No, the Stern’s problems appear to be more of the mundane, normal couple difficulties variety, which is far scarier. He’s a workaholic, a recluse who spends most of his time at home in the basement on the computer, and she feels like they don’t spend enough time together. They’ve ... grown apart. Just like any other couple.

Meanwhile, I can’t listen to the show now. It’s not the same when Stern is grilling some stripper on whether or not she’s ever had anal sex. Before, he sounded like a henpecked husband curious about a life he would never have because he loved his wife too much. Now, well, now he just sounds ... gross.

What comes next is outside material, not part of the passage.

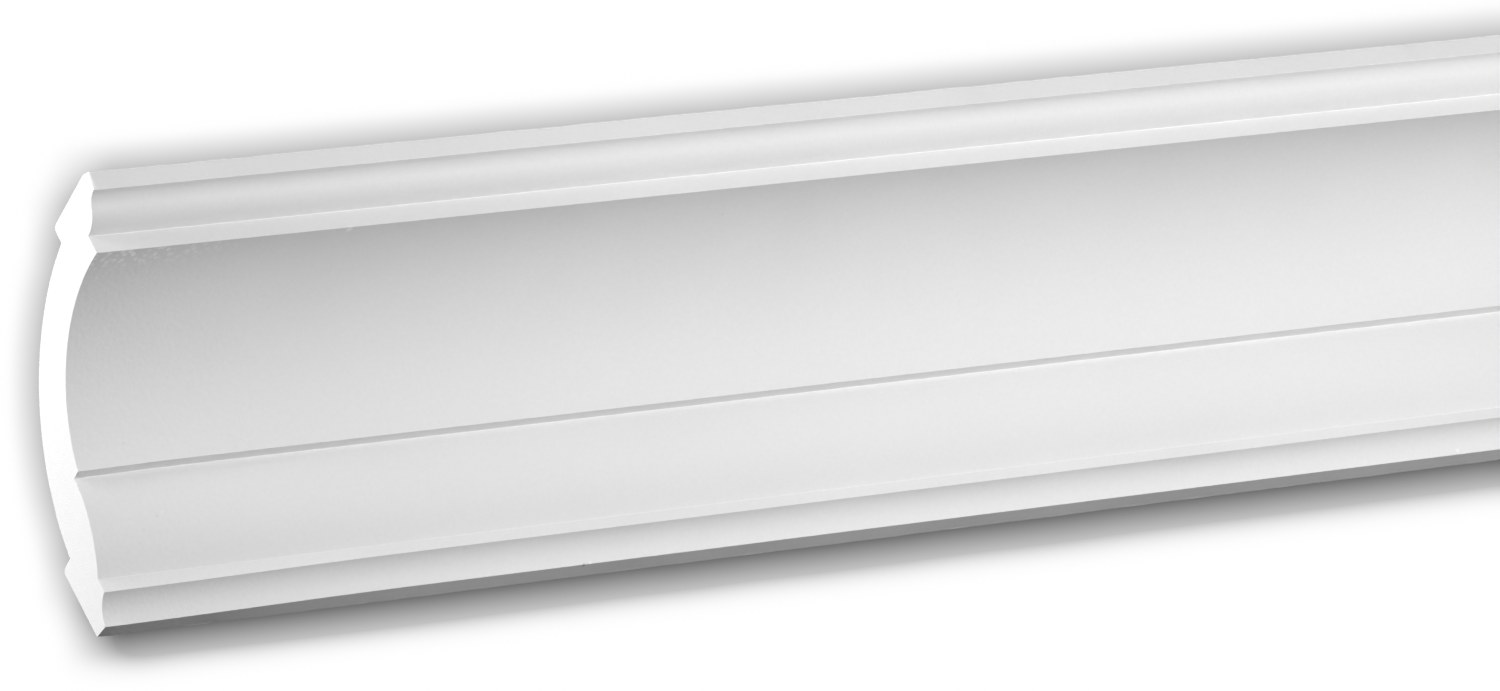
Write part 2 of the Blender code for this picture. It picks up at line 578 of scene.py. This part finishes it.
def displace(piece, name, group, size, strength, direction):
    lumps = bpy.data.textures.new(name, "CLOUDS")
    lumps.noise_scale = size
    lumps.noise_depth = 1
    bpy.ops.object.modifier_add(type="DISPLACE")
    modifier = piece.modifiers[-1]
    modifier.name = name
    modifier.texture = lumps
    modifier.texture_coords = "LOCAL"
    modifier.direction = direction
    modifier.vertex_group = group
    modifier.mid_level = 0.5
    modifier.strength = strength
    bpy.ops.object.modifier_apply(modifier=name)


def isFront(vert):
    return not any(isBack(face) or isFlat(face) for face in vert.link_faces)


def unevenCasting(piece):
    openMesh(piece)
    pick(piece, "FACE", isBack)
    addGroup(piece, "back")
    pick(piece, "VERT", isFront)
    addGroup(piece, "front")
    closeMesh()
    displace(piece, "frontWave", "front", moulding["waveLength"], moulding["wave"], "Z")
    displace(piece, "backLumps", "back", moulding["backLumpSize"], moulding["backLumps"], "NORMAL")


def evenShading(piece):  # keeps the broad faces flat and turns the shading on the rounded arrises
    bpy.ops.object.modifier_add(type="WEIGHTED_NORMAL")
    modifier = piece.modifiers[-1]
    modifier.mode = "FACE_AREA"
    modifier.weight = 100  # the broadest faces count most
    modifier.keep_sharp = True
    bpy.ops.object.modifier_apply(modifier=modifier.name)


def makeMoulding():
    piece = copyOfNode("cornice_moulding", "primed_moulding")
    for name, addFinish in finishes.items():
        piece.data.materials.append(addFinish(name))
    openMesh(piece)
    mergeTriangles()
    dissolveCloseLines(piece)
    roundArrises(piece)
    cutLength(piece)
    finishWhere(piece, isBack, "castBack")
    finishWhere(piece, isEnd, "sawnFoam")
    finishWhere(piece, isFlat, "sandedFlat")
    # the foot's underside takes a darker primer, painted shade
    finishWhere(piece, isFootUnderside, "paintedShadeFootPrimer")
    for droop in droops.values():
        sag(piece, *droop)
    breakCorners(piece)
    closeMesh()
    unevenCasting(piece)
    bpy.ops.object.shade_smooth_by_angle(angle=radians(moulding["smooth"]))
    evenShading(piece)
    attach(piece, "root")
    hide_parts("cornice_moulding")


makeMoulding()
print("moulding shaped")


# Floor and light
studio = {
    "floorDrop": 2.4,
    "floorSize": 60.0,
    "floorGrey": 0.86,
    "floorRoughness": 0.9,
    "floorGlow": 0.45,
    "sky": 0.02,
}
# Each soft box: place, what it faces, watts and width
softBoxes = {
    "frontBox": ((-0.089, -0.707, -0.348), (0.15, -0.05, 0.04), 4.34, 0.4),
    "middleBox": ((0.534, -0.716, -0.180), (0.15, -0.05, 0.04), 2.08, 0.4),
    "rightBox": ((0.89, -0.181, -0.234), (0.15, -0.05, 0.04), 2.06, 0.4),
    "leftBox": ((-1.815, -0.536, 0.724), (0.0, -0.05, 0.04), 21.8, 1.0),
    "leftHighBox": ((-1.731, -0.110, 1.040), (0.0, -0.05, 0.04), 23.0, 1.0),
    "backBox": ((0.0, 1.9, 1.7), (0.0, 0.0, 0.04), 13.0, 1.5),
    "rightEndBox": ((1.9, 0.4, 0.35), (0.28, -0.05, 0.04), 9.0, 1.0),
}


def addFloor():
    size = studio["floorSize"]
    bpy.ops.mesh.primitive_plane_add(size=size, location=(0.0, 0.0, -studio["floorDrop"]))
    floor = bpy.context.object
    floor.name = "floor"
    material, shader = newMaterial("paleFloor", studio["floorGrey"], studio["floorRoughness"])
    shader.inputs["Emission Color"].default_value = (1.0, 1.0, 1.0, 1.0)
    shader.inputs["Emission Strength"].default_value = studio["floorGlow"]
    material.cycles.emission_sampling = "NONE"
    floor.data.materials.append(material)
    floor.visible_diffuse = False  # the soft boxes alone light the moulding
    floor.visible_glossy = False


def addSoftBox(name):
    place, facing, watts, width = softBoxes[name]
    bpy.ops.object.light_add(type="AREA", location=place)
    light = bpy.context.object
    light.name = name
    light.rotation_euler = (Vector(facing) - Vector(place)).to_track_quat("-Z", "Y").to_euler()
    light.data.shape = "SQUARE"
    light.data.size = width
    light.data.energy = watts
    light.visible_camera = False


def addSky():
    world = bpy.data.worlds.new("studioSky")
    bpy.context.scene.world = world
    world.use_nodes = True
    background = world.node_tree.nodes["Background"]
    background.inputs["Color"].default_value = (1.0, 1.0, 1.0, 1.0)
    background.inputs["Strength"].default_value = studio["sky"]


addFloor()
addSky()
for boxName in softBoxes:
    addSoftBox(boxName)
bpy.context.scene.view_settings.view_transform = "Standard"
print("studio lit")


# A painted shadow: a soft grey halo painted on the white ground round the piece, sized as a share of
# the picture's width
paintedShadow = {
    "reach": 0.020,
    "softness": 0.4,
    "strength": 0.86,
    "lowReach": 0.023,  # and more painted shadow next to the dark underside of the foot
    "lowSoftness": 0.9,
    "lowStrength": 4.6,
    "lowMost": 0.41,
    "darkest": (0.300, 0.325),  # greys that count as dark, wholly and not at all
}


def addPaintedShadow():
    scene = bpy.context.scene
    scene.render.film_transparent = True
    scene.use_nodes = True
    nodes, links = scene.node_tree.nodes, scene.node_tree.links
    nodes.clear()
    layer = nodes.new("CompositorNodeRLayers")

    def addCount(operation, first, second):  # a maths node on two sockets or numbers
        count = nodes.new("CompositorNodeMath")
        count.operation = operation
        for socket, source in zip(count.inputs, (first, second)):
            if isinstance(source, float):
                socket.default_value = source
            else:
                links.new(source, socket)
        return count.outputs[0]

    def addBlur(source, kind, reach):
        pixels = nodes.new("CompositorNodeRelativeToPixel")
        pixels.data_type = "FLOAT"
        pixels.reference_dimension = "X"
        pixels.inputs[1].default_value = reach
        links.new(layer.outputs["Image"], pixels.inputs["Image"])
        blur = nodes.new("CompositorNodeBlur")
        blur.filter_type = kind
        links.new(source, blur.inputs["Image"])
        links.new(pixels.outputs[0], blur.inputs["Size"])
        return blur.outputs[0]

    def spread(source, reach, soft):  # an even blur, with its edge softened
        return addBlur(addBlur(source, "FLAT", reach), "GAUSS", soft * reach)

    grey = nodes.new("CompositorNodeRGBToBW")
    links.new(layer.outputs["Image"], grey.inputs[0])
    low, high = paintedShadow["darkest"]
    light = addCount("MULTIPLY", addCount("SUBTRACT", grey.outputs[0], low), 1 / (high - low))
    lit = addCount("MAXIMUM", addCount("MINIMUM", light, 1.0), 0.0)
    dark = addCount("MULTIPLY", addCount("SUBTRACT", 1.0, lit), layer.outputs["Alpha"])
    outline = spread(layer.outputs["Alpha"], paintedShadow["reach"], paintedShadow["softness"])
    around = addCount("MULTIPLY", outline, paintedShadow["strength"])
    underside = spread(dark, paintedShadow["lowReach"], paintedShadow["lowSoftness"])
    below = addCount("MULTIPLY", underside, paintedShadow["lowStrength"])
    under = addCount("MINIMUM", below, paintedShadow["lowMost"])
    ground = addCount("SUBTRACT", 1.0, addCount("ADD", around, under))
    over = nodes.new("CompositorNodeAlphaOver")
    links.new(ground, over.inputs[1])
    links.new(layer.outputs["Image"], over.inputs[2])
    picture = nodes.new("CompositorNodeComposite")
    links.new(over.outputs[0], picture.inputs[0])


addPaintedShadow()
print("glow added")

And what about me? Whom do I look up to as a model of marital stability now? I suppose I could look to my parents, but seeing them as a couple would require that I accept that they occasionally have sex, and I’m not quite ready to do that just yet. Maybe two people really can’t settle all their difference, and maybe Woody Allen’s Husbands and Wives was right: Marriages can’t work because, ultimately, we’re all just out for ourselves and expect our spouses to be who we want them to be, not who they are.

I’m sure it wasn’t easy to deal with Howard Stern as a husband, but if someone could deal with him, I always figured someone would be able to deal with me. Now I’m not so sure.

So this is what it has come to. If Howard and Alison Stern can’t make it, can anybody? That I would even ask myself such a question probably says more about me than it does the institution of marriage. But there it is, regardless.

Guess I’ll have to pick another celebrity couple to root for. How about the Clintons? Now there’s a happy couple.